The six-day event was also attended by experts from more than 50 international organizations and commercial entities, including the Asian Development Bank, the Climate Bonds Initiative and the Commercial Bank of China. It highlighted Chinese roadmaps for green financial systems and the barriers related to regulatory policies, green definitions, raising awareness, building capacity, and collecting data.
“It was extremely important for senior government leaders at the highest level to send a strong policy signal to regulators and market participants on the importance of green finance to the economy,” said Ma Jun, director of the Center for Finance and Development at Tsinghua University in Beijing, who also led the drafting of China’s green finance guidelines in 2015-2016.
Sean Kidney, CEO of Climate Bond Initiatives, said the green bond market has taken off in the past couple of years, with China and the United States leading the global market.
The Chinese experience, Kidney said, demonstrates that developing a clear green bond taxonomy, verifiers, and disclosure rules will help avoid the problem of greenwashing and also paves the way for smooth accreditation and verification of bond issuances and proceeds management.

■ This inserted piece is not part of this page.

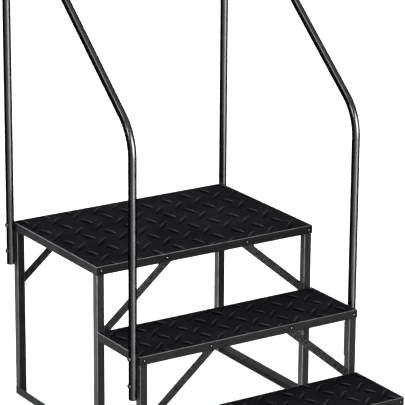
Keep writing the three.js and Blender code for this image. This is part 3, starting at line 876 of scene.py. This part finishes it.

Financial institutions based in Shanghai are also seen driving green finance through product innovation, according to Clair Liu, head of international business at the Shanghai Stock Exchange. She cited the exchange’s experience in promoting environmental information disclosure, green bonds, and a green index development.
To achieve a successful green financial system, Ma called on governments to do more to encourage private capital, and to train and develop human resources in the sector.
“Policy coordination among ministries, development of taxonomies, and information disclosure are also key to success,” said Ma, whose current research priorities include investment in the BRI.
Clarification: This article has been updated to amend an incorrect figure. It previously stated that Chinese companies would build 1,600 coal plants by 2027. We apologize for the error.
Editor’s note: William Laurance is a member of Mongabay’s advisory board.